Previously, Sport Canada had very little enforcement power. Though the Minister of Sport could freeze an organization’s funding – as it did temporarily last year when Hockey Canada was accused of mishandling sexual assault allegations against players on the 2018 national junior team – it is a step seldom taken. And there were no clear rules around what would trigger that decision. Ottawa is now giving Sport Canada a framework to penalize organizations.

“What we’ve heard is that there needs to be more accountability in this system, more transparency,” Ms. St-Onge told The Globe. “It’s everything that we’ve heard from athletes during their testimonies, but also the numerous consultations that we’ve had with stakeholders in this sport system and the victims.”

As The Globe and Mail reported this week, Sport Canada has missed governance problems at NSOs in the past. Internal report cards created by the department in 2021 and 2022 to examine the governance policies of NSOs ignored numerous red flags, giving high grades to several organizations that are at the centre of such allegations.

The government is also creating an Athlete Advisory Committee inside Sport Canada, giving athletes a voice within the department that funds NSOs. “This is also part of breaking the culture of silence – having athlete representation at all levels,” Ms. St-Onge said. “Not having their voice at the decision-making table is a problem.”

The announcement includes $300,000 of funding for AthletesCAN, which represents national team members, to provide governance training for those who take on roles as directors.

Ottawa is also seeking to end the use of nondisclosure agreements (NDAs) by sports organizations, particularly in cases of alleged abuse, by changing the wording of the agreements athletes sign with NSOs. The new contracts will make it clear to athletes what rights they have to push back against NDAs.

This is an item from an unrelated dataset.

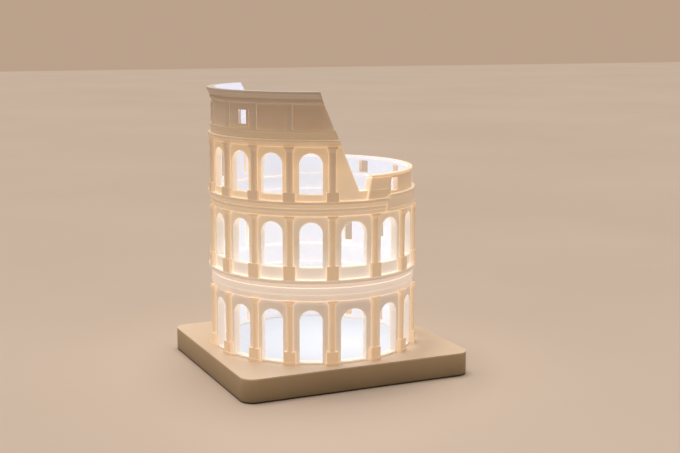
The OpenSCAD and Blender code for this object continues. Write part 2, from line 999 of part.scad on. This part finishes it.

Erin Willson, an Olympian in artistic swimming who is now president of AthletesCAN, said the group helped advise, with lawyers, language that could be used as a template in athlete contracts.

“When you’re a 16, 17-year-old athlete who’s just really excited to get on the national team, having to sign a document and not really understanding what you’re signing is challenging,” Ms. Willson said. “So we’ve done the work on the athletes’ side to create something that we’re comfortable with them signing.”

New screening measures for coaches and staff are also being implemented. Ottawa is providing $250,000 to the Coaching Association of Canada to ensure better background checks on national and development team coaches, as well as international coaches who take jobs with Canadian teams.

“We want to make sure they understand that there is no tolerance for abuse, or maltreatment, or sex, or grooming, or psychological abuse, or sexual abuse in the Canadian sports system,” Ms. St-Onge said. The changes will be implemented at the national level with the hope that provinces and territories will follow suit.

A national registry of coaches sanctioned for abuse will also be implemented within the next year, administered by the Office of the Sports Integrity Commissioner, an independent division of the Sport Dispute Resolution Centre of Canada. Athletes and parents have been calling for such a move for years, to prevent coaches from moving provinces to continue coaching if they are penalized in one jurisdiction.

The registry will list the names of coaches and staff while they are under sanction. Once the penalty is over, the infractions will be removed from public view, though sports organizations will still be able to see the list of previously sanctioned coaches.

The Canadian Olympic Committee’s Athletes’ Commission, along with AthletesCAN, both said the reforms announced Thursday are a step in the right direction. The COC announced its own pledge of $1-million toward safe sport education.

However, the Coalition Against Abuse in Sport, a group representing some athletes in gymnastics, soccer and other sports, said the measures don’t go far enough to solve gaps in Sport Canada oversight.

At a news conference in Ottawa, Ms. St-Onge addressed those who have called for a national inquiry into maltreatment in Canadian sport. “This is a legitimate request, and I’m working to be able to announce this as soon as I can,” she said.